Suppose I am using a standard inhibition model to find biochemical parameters that fit my data. The equation is:
$y = \frac{A}{{1 + \exp \left( {\ln \left[ S \right] - \ln IC_{50}} \right)}} $
where $\left[ S \right]$ is the concentration of my inhibitor and $IC_{50}$ is the concentration of my inhibitor at which the measurement (with a maximum $A$) is reduced by half. Which of these approaches should I take?
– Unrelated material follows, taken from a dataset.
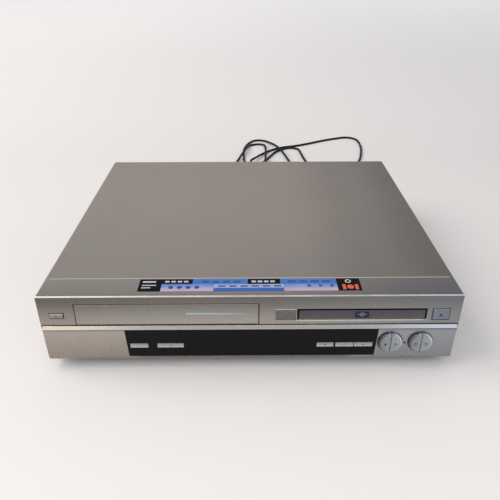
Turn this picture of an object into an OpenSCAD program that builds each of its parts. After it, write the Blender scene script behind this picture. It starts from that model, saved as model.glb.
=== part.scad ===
// Silver component player with a video cassette deck on the left and a disc
// tray on the right. Millimetres. X across the front, Y to the back, Z up.
// The origin is on the surface that the feet stand on, under the middle.

/* [Body] */
// Width across the front panel and the cover
body_w = 435; // [400:1:530]
// Depth from the front face to the back edge of the cover
body_d = 360; // [340:1:440]
// Height of the top above the surface it stands on
body_h = 96; // [94:1:120]
// Height of the feet
foot_h = 10.5; // [8:0.5:12]
// Radius of a foot where it meets the chassis
foot_r = 20; // [14:1:24]
// Thickness of the chassis sheet
sheet_t = 1; // [0.8:0.1:1.4]
// Thickness of the cover sheet
cover_t = 0.8; // [0.6:0.1:1.2]
// Radius of the long top edges of the cover
cover_r = 2; // [1.5:0.5:7]
// Width of a cooling slot
vent_w = 2.5; // [2:0.25:4]
// Distance from one cooling slot to the next
vent_pitch = 7; // [5:0.5:10]

/* [Front panel] */
// Wall of the moulded front panel
panel_wall = 3; // [2.5:0.1:3.5]
// Depth of the panel's ledge over the top
panel_ledge = 30.5; // [24:0.5:36]
// Radius of the rounded lower lip
lip_r = 5; // [4:0.5:6]
// How far the upper face sweeps forward down to the trim strip
face_sweep = 2; // [1:0.25:3]
// Height of the bright trim strip
trim_h = 5; // [4:0.5:7]
// How far the trim strip stands in front of the lower face
trim_proud = 2; // [1:0.25:3]
// Width of the shadow grooves above and below the trim strip
trim_groove = 0.8; // [0.5:0.1:1]
// Width of the smoked window along its top edge
window_w = 266.6; // [250:0.1:280]
// Thickness of the smoked window
window_t = 1.8; // [1.5:0.1:2.2]

/* [Cassette deck] */
// Width of a cassette
cassette_w = 188; // [170:1:226]
// Height of a cassette
cassette_h = 25; // [23:0.5:26]
// How far the holder carries a cassette inwards
holder_in = 50; // [40:1:54]
// How far the holder lowers a cassette onto the reels
holder_drop = 26; // [22:1:27]
// Radius of the head drum
drum_r = 31; // [27:0.5:33]
// Lean of the head drum, in degrees
drum_tilt = 5.6; // [3:0.1:7]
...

enter the equation into the NLR procedure as-is (FYI: I am using SPSS) and let it fit the values of $A$ and $IC_{50}$ in the same manner, i.e. with all of the assumptions of OLS regression parameters. Or...
enter the equation as
$y = \frac{A}{{1 + \exp \left( {\ln \left[ S \right]- \ IC_{50}^* } \right)}} $
where $ IC_{50}^* = \ln IC_{50}$. This of course would require a transform on the output parameter and confidence limits of $ IC_{50}^*$ giving me asymmetric error bars.
Which of these strategies is most rigorous? My instincts suggest the 2nd option, as $ IC_{50}$ is actually bound by 0 and is thus more likely to be log-normal rather than normal. Any help (direct answers, references, etc) is appreciated.